GIVEN INFORMATION:

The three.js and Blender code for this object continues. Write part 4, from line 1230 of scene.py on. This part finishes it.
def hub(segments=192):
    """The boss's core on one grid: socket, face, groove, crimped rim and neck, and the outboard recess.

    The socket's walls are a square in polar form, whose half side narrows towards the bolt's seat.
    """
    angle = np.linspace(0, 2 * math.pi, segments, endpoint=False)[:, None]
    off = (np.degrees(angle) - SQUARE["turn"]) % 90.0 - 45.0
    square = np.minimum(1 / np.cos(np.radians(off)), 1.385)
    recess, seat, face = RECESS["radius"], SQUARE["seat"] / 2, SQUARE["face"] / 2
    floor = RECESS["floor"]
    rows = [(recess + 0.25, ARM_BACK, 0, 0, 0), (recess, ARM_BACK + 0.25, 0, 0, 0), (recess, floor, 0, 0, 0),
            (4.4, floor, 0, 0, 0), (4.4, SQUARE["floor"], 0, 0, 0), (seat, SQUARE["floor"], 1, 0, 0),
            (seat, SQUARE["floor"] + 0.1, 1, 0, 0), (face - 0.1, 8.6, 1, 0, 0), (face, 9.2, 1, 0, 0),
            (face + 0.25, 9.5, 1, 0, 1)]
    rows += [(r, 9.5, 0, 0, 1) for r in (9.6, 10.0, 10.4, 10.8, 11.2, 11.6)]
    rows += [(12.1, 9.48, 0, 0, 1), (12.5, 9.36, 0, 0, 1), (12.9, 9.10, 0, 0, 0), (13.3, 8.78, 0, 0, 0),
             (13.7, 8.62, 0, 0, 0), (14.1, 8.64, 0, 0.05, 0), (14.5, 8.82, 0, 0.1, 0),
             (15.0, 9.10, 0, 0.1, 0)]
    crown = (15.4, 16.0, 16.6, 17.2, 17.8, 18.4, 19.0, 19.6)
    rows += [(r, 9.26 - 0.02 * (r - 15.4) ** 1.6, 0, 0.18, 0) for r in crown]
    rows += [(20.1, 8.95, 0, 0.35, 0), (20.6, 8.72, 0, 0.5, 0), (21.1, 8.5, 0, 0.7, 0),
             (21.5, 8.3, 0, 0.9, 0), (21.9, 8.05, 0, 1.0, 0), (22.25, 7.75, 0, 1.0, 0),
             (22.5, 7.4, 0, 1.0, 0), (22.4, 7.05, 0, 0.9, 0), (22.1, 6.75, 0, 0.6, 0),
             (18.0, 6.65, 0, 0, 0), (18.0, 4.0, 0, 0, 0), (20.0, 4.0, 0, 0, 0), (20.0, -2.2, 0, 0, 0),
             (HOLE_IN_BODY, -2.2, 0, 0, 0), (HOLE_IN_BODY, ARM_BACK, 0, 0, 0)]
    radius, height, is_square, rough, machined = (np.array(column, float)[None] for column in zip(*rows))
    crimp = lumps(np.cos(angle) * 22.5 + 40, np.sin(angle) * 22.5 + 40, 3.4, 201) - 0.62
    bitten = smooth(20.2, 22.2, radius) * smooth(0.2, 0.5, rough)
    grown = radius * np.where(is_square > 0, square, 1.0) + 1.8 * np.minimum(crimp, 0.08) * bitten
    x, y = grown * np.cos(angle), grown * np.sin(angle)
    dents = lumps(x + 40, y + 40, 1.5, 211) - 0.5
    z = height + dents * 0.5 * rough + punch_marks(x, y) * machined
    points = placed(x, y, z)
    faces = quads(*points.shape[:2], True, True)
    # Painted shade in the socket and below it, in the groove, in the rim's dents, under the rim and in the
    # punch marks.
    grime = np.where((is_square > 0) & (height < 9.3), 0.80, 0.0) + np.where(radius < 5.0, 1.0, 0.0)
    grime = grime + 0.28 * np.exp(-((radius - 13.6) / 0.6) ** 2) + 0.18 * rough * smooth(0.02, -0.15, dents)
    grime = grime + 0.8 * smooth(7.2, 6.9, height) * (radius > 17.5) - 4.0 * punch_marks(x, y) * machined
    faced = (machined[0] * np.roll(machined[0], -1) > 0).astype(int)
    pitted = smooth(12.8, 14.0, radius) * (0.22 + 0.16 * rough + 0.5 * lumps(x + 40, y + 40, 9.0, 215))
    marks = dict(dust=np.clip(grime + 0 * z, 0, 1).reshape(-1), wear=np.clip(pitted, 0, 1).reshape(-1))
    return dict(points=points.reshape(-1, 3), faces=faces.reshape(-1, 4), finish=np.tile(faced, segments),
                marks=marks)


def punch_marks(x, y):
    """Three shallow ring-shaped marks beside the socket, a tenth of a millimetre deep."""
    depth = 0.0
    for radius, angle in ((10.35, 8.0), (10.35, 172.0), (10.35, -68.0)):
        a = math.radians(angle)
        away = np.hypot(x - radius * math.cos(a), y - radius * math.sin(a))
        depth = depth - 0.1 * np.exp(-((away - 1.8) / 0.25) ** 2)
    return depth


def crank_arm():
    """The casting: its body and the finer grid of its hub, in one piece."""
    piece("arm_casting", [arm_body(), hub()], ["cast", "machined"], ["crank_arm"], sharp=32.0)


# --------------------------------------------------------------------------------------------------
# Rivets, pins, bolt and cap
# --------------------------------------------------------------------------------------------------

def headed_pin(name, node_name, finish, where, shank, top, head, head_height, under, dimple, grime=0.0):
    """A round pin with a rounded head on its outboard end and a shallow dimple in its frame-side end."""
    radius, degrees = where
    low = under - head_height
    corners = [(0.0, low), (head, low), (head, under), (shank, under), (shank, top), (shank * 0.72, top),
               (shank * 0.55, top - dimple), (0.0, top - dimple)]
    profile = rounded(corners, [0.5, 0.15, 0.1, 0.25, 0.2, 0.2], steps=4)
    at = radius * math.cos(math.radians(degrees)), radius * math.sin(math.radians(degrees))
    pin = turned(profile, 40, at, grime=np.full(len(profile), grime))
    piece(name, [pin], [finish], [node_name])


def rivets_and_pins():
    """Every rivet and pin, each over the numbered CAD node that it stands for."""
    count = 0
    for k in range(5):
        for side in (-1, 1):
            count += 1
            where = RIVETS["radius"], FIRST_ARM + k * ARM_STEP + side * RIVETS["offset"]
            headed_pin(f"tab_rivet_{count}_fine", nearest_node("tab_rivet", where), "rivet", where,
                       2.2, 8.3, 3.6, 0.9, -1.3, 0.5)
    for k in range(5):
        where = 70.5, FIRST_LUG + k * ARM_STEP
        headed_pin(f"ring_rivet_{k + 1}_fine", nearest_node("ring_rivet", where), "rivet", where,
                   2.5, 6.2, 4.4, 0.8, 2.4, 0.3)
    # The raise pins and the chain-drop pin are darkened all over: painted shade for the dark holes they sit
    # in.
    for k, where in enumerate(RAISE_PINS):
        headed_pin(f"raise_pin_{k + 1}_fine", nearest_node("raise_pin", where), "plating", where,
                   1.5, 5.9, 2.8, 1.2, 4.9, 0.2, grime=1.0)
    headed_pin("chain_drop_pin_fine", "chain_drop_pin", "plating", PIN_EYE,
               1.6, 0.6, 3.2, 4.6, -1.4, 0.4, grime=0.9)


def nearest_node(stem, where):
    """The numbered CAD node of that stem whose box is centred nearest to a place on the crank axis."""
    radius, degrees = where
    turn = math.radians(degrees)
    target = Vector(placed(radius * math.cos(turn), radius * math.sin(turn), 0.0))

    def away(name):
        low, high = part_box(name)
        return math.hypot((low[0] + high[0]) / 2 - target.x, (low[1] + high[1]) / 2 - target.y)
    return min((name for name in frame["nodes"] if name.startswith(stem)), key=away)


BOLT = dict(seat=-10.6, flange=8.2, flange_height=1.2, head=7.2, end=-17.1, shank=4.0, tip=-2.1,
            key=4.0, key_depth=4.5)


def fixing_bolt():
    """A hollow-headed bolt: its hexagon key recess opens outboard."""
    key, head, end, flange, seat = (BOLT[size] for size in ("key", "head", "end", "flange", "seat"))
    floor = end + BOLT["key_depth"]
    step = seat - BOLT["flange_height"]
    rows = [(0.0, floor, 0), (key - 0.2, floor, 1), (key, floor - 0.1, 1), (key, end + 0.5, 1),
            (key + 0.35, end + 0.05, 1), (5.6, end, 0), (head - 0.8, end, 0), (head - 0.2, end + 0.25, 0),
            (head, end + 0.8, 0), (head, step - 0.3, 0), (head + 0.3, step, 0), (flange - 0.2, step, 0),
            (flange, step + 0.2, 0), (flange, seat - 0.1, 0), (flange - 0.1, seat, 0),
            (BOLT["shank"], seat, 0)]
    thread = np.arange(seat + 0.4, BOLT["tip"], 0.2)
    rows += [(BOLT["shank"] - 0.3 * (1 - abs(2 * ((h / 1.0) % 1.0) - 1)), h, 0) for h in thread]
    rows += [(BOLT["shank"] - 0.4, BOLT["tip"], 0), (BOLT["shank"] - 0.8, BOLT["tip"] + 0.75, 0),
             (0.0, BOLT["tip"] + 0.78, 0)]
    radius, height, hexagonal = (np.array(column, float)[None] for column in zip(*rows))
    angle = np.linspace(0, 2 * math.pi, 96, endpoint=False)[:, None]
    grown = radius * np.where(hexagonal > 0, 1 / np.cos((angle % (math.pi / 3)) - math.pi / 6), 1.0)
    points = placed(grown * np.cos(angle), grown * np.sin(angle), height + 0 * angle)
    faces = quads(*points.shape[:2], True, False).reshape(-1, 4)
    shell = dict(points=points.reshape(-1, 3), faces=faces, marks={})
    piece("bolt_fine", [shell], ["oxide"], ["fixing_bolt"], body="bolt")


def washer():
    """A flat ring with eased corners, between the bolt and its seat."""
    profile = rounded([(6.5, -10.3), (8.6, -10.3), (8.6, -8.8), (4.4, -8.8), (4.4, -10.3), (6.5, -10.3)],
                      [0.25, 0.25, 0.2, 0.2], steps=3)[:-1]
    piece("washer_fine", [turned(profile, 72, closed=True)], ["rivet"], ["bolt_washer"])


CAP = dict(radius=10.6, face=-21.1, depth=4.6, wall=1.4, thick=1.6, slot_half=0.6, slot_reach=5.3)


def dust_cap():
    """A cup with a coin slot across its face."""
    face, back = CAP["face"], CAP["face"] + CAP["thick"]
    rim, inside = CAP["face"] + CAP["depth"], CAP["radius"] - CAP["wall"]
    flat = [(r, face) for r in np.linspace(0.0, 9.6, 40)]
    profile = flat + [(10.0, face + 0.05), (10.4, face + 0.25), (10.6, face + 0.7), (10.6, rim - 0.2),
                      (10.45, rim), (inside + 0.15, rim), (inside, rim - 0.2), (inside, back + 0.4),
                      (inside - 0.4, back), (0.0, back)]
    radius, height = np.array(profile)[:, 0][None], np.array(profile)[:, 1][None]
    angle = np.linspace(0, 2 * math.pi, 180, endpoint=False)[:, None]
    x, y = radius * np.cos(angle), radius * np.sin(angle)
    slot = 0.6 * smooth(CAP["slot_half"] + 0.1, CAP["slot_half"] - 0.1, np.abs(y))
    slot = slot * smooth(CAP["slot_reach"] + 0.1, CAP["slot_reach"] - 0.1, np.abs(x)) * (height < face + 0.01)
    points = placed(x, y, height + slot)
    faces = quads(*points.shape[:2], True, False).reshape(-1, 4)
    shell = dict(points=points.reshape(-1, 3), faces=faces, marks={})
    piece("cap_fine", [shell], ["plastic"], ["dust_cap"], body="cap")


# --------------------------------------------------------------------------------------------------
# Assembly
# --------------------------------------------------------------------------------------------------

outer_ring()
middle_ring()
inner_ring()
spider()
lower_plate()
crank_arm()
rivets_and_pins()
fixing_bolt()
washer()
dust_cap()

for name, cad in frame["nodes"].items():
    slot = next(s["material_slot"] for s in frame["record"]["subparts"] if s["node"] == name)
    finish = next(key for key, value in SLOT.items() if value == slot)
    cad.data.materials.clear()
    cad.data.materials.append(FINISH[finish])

==

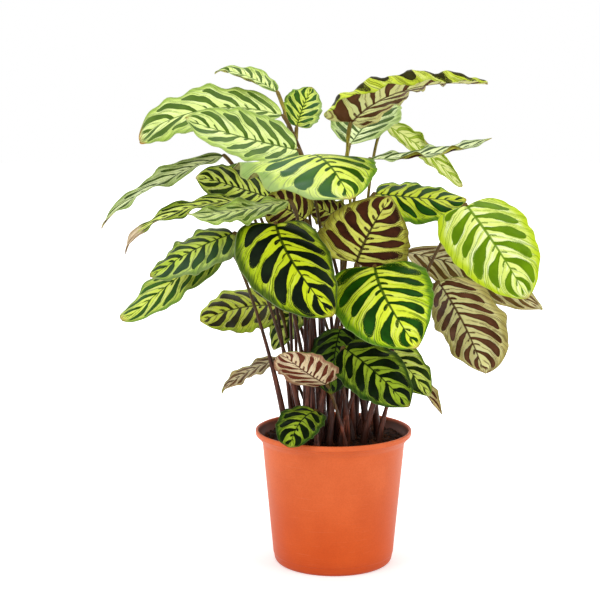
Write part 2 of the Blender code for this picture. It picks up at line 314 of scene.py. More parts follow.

GIVEN PROBLEM:
Return, unchanged, the run of lines above that opens with the line containing "The three.js and" and closes with the line containing "the outboard recess.". Include both.

SOLUTION TO THIS PROBLEM:
The three.js and Blender code for this object continues. Write part 4, from line 1230 of scene.py on. This part finishes it.
def hub(segments=192):
    """The boss's core on one grid: socket, face, groove, crimped rim and neck, and the outboard recess.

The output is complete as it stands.